→ **WHAT YOU SHOULD DO**: Print the records below from the first line through the line containing "than bare metal", both included, word for word.

Records excerpted from a collection
▬▬▬
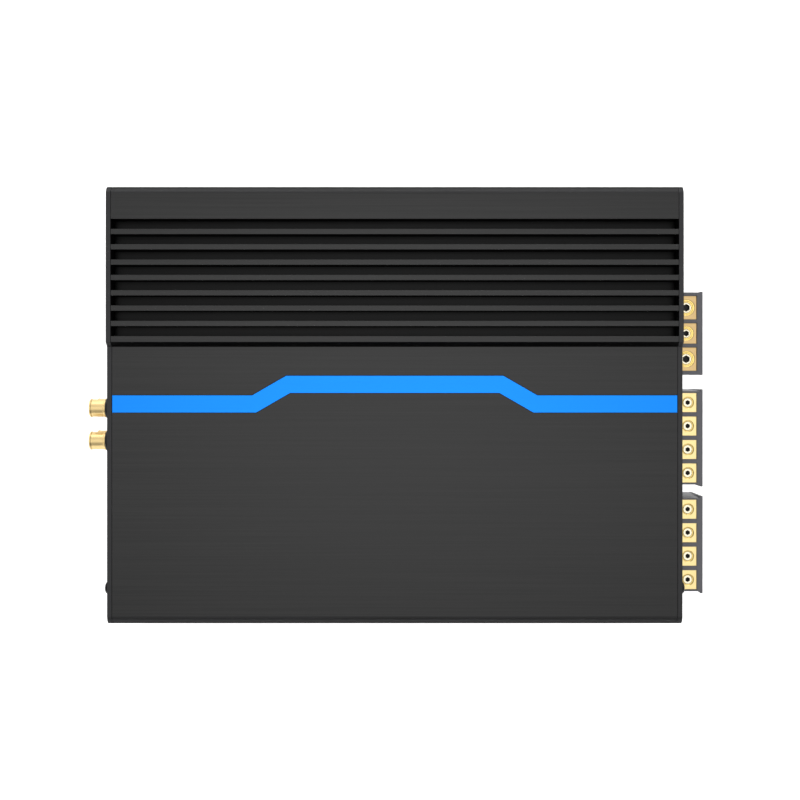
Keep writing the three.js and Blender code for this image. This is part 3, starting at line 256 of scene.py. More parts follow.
GLANCING = linear("#a8a8a8")  # black anodise reflects less of the light that skims along it than bare metal


def brushed_anodise():
    """Aluminium extrusion, brushed along its length and anodised black: fine straight lines over a satin
    dark grey. Real brush lines are about 0.1 mm wide, and they are drawn 0.7 mm wide so that they show."""
    return grained("brushed_anodise", "#363636", "#3c3c3c", (90, 0.7, 0.7), 0.002, (0.40, 0.46),
                   **{"Metallic": 1.0, "Specular Tint": GLANCING})


def plain_anodise():
    """The same black anodise on the side walls and inside, which aren't brushed: an etched, even satin with
    the faint lines of the extrusion die."""
    return grained("plain_anodise", "#353535", "#3a3a3b", (60, 1.2, 1.2), 0.003, (0.46, 0.52),
                   **{"Metallic": 1.0, "Specular Tint": GLANCING})


def channel_painted_shade():
    """Painted shade: the black satin anodise of the fin channels and the step, drawn darker because they lie
    in shade.
    """
    return grained("channel_painted_shade", "#161616", "#1a1a1a", (60, 1.2, 1.2), 0.002, (0.27, 0.33),
                   **{"Metallic": 1.0, "Specular Tint": GLANCING})


def panel_anodise():
    """Die-cut aluminium sheet, bead blasted and anodised black: a fine matt grain with no direction. The
    grit is 0.1 mm and is drawn at 0.35 mm."""
    return grained("panel_anodise", "#373738", "#3d3d3e", (0.35, 0.35, 0.35), 0.006, (0.42, 0.50),
                   **{"Metallic": 1.0, "Specular Tint": GLANCING})


def powder_coat():
    """Sheet steel under black powder coat: a soft orange peel of bumps about 0.8 mm across, nearly matt."""
    return grained("powder_coat", "#1d1e20", "#26272a", (0.8, 0.8, 0.8), 0.02, (0.50, 0.62), IOR=1.5)


def blue_anodise():
    """Aluminium trim strip, brushed along its length and dyed bright blue in the anodising bath: saturated,
    with the soft shine of the metal under the dye."""
    return grained("blue_anodise", "#1e83ec", "#2188f8", (40, 0.8, 0.8), 0.001, (0.38, 0.44), Metallic=1.0)


def moulded_grey():
    """Glass-filled polyamide, moulded in a sparked steel tool: dark grey with a fine even texture of about
    0.3 mm and a slight sheen."""
    return grained("moulded_grey", "#535357", "#5b5b60", (0.3, 0.3, 0.3), 0.004, (0.32, 0.42), IOR=1.5)


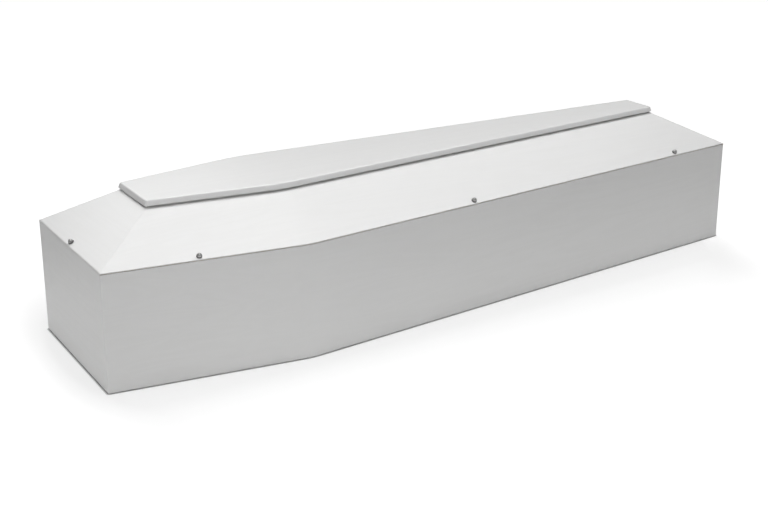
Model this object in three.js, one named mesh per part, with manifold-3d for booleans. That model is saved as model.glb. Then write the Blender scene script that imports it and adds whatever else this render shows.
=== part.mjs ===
// A white lacquered pine coffin with a closed hip lid, in millimetres.
//
// +X runs from the head end to the foot end, +Z is up, and the origin is on the floor under
// the middle of the coffin. Seen by someone lying in it, the right side faces -Y.
// The box is five boards: a bottom between two mitred ends and two long sides, and each long side
// is one board, kerfed on its inside and bent at the shoulder. The lid is four sloping boards,
// mitred at the hips, with a rounded board on top. Eight domed screws hold the lid to the rim.

import * as THREE from 'three';
import { mergeVertices } from 'three/addons/utils/BufferGeometryUtils.js';
import Module from 'manifold-3d';

const wasm = await Module();
wasm.setup();

// Plan of the box over its outside faces
const coffinLength = 2000;
const headWidth = 440;
const shoulderWidth = 600;
const footWidth = 400;
const shoulderFromHead = 500;
const wallBendRadius = 220; // outside radius of the bend at each shoulder

// Box
const boxHeight = 298;
const wallThickness = 22;
const bottomThickness = 18;

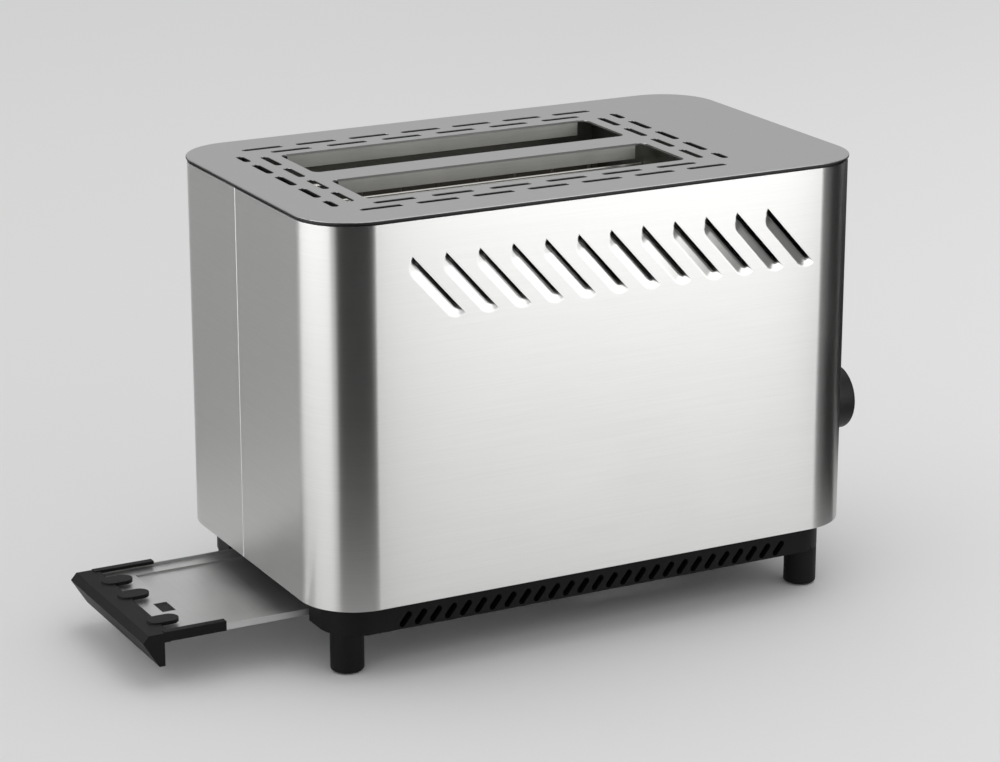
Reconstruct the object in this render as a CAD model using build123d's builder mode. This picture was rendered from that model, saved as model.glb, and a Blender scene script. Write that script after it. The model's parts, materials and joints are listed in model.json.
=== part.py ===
▬▬▬
→ **RESPONSE TO THIS TASK**:
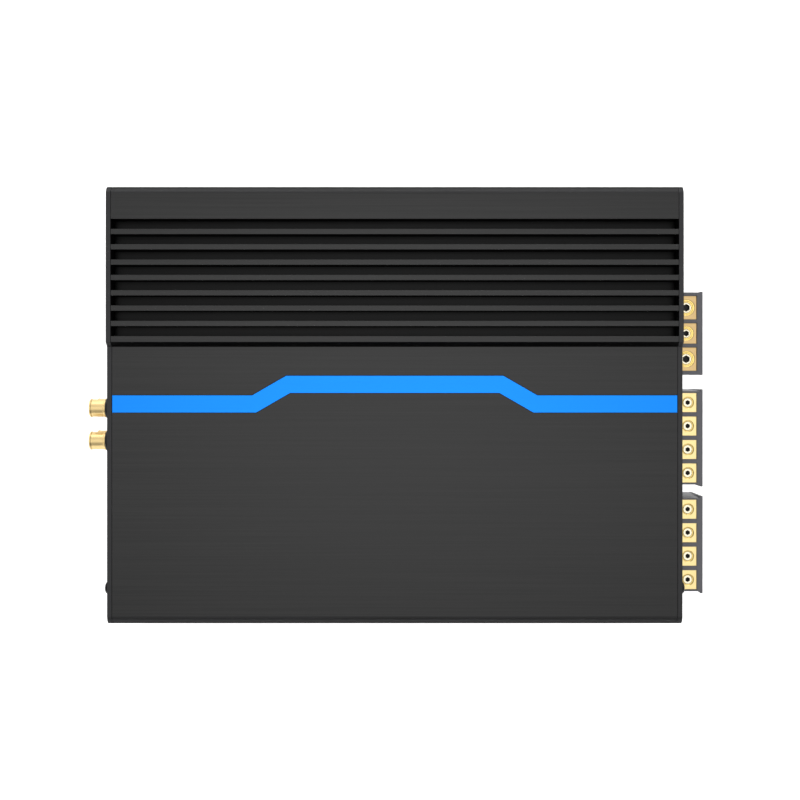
Keep writing the three.js and Blender code for this image. This is part 3, starting at line 256 of scene.py. More parts follow.
GLANCING = linear("#a8a8a8")  # black anodise reflects less of the light that skims along it than bare metal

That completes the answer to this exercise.